L’islamophobie n’est pas une opinion, c’est un délit. Cette qualification doit être retenue au titre de la législation réprimant les propos et les actes racistes.
Il fallait s’y attendre. Montrés du doigt, les musulmans français subissent maintenant des passages à l’acte. Avec l’attaque de Bayonne, la tentative d’incendie d’une mosquée et deux blessés, dont l’un grièvement, le 28 octobre 2019, il y a de quoi s’inquiéter d’un tel climat politique délétère. La stigmatisation des musulmans se poursuit; elle avance: elle se répand; elle devient un fait de société qu’il faut dénoncer avec la plus grande vigueur. Pour l’année 2018, les chiffres officiels font état de pas moins de 675 cas d’islamophobie –sans parler de centaines d’autres relevant de la sous-déclaration, soit une hausse de 52% par rapport à 2017, sans parler de dizaines de mosquées profanées ou taguées.
C’est ainsi. Au premier niveau, qui est celui des stéréotypes, est venu se surimposer celui des préjugés pour finir aujourd’hui avec les amalgames et les actes de violence. L’islamophobie n’est pas une opinion, c’est un délit. Cette qualification doit être retenue au titre de la législation réprimant les propos et les actes racistes. Certains, comme le ministre de l’Intérieur français, estiment que parler d’islamophobie «n’apaise pas le débat». Il faut lui répliquer par cette phrase connue d’un Prix Nobel de littérature, l’écrivain français Albert Camus pour qui «mal nommer les choses, c’est ajouter au malheur du monde». Dans le même registre, le président français Emmanuel Macron a expliqué qu’il faut désormais guetter les «signaux faibles» de radicalisation et oeuvrer pour une «société de vigilance». Mais contre qui? Contre les terroristes de tous poils, oui, nous nous retrouverons ensemble; mais contre les musulmans assimilés à une communauté potentiellement suspecte, non et mille fois non! Des mots, puis des menaces, des injures et aujourd’hui des actes de violence: Basta! Le risque est grand de voir à terme une sorte de petite guerre civile dans l’Hexagone entre, d’un côté, les jihadistes et, de l’autre, les membres de l’ultra-droite avec, au milieu, l’immense majorité des musulmans français ou non, subissant des conditions de travail et de vie qui n’aident pas à leur intégration dans la société.
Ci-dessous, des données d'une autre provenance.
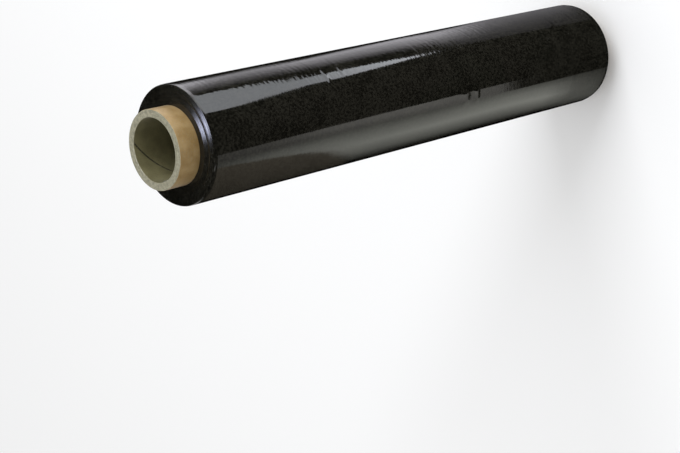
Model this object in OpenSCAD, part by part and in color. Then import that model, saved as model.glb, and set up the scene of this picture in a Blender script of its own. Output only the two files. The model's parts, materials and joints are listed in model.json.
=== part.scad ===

Voilà pourquoi il faut réagir. La manifestation du dimanche 10 novembre 2019, à Paris, à l’initiative de plusieurs partis et associations, a été une première bonne réponse. Elle a réuni 13.500 personnes, selon le sondage de l’organisme Occurrence, reconnu pour la fiabilité de son pointage. Les slogans que l’on a pu y voir ne manquent pas de sens: «Laïcité, on t’aime, tu dois nous protéger», «l’islamophobie tue» et d’autres encore de la même veine. Il faut y ajouter «Allah Akbar» pour bien montrer que c’était une expression religieuse (Dieu est le plus Grand) et non pas un appel guerrier. Enfin, la manifestation n’a pas manqué de chanter la Marseillaise en fin de parcours…
Il y a, assurément, des alertes fondatrices qui se multiplient et qui nourrissent diverses formes d’islamophobie. Ce qui s’est passé le 11 octobre 2019 avec cet élu du conseil général de Bourgogne–Franche Comté qui s’en est pris publiquement à une femme voilée accompagnant une sortie scolaire a reposé en des termes éclatants la question de la laïcité. Du côté des dirigeants français, il y a comme du flottement et des ambiguïtés. Le ministre de l’Éducation, Jean-Michel Blanquer, a considéré que, pour lui, «le voile n’était pas souhaitable». Pour sa part, le président Macron a déclaré, lors d’un entretien informel avec un journaliste de Valeurs actuelles qu’il condamnait «l’humiliation» de la mère voilée de l’enfant et qu’il était déterminé à lutter contre le communautarisme. Huit jours auparavant, lors de son déplacement à Mayotte et à la Réunion, il avait été pourtant plus clair: «le port du voile dans l’espace public n’est pas mon affaire».
Il y a là, dans le climat actuel, un effet foulard qui est venu brouiller davantage la question de la laïcité jusqu’à conduire à une confusion entretenue par l’islamophobie ambiante dans certains milieux, partisans ou autres. Le rejet des musulmans est lointain, certes, mais aujourd’hui c’est l’Islam qui est devenu un sujet et un programme pour la droite et l’extrême droite. Le problème de fond, ce n’est pas celui des musulmans mais celui de l’islam politique. Ce qui impose que les autorités françaises arrivent à bien distinguer entre la pratique religieuse quiétiste de la grande majorité des musulmans de France et la radicalisation. Il faut sortir de cette spirale infernale. Pour ce qui est du voile, cela suffit; un délire qui dure depuis trente ans.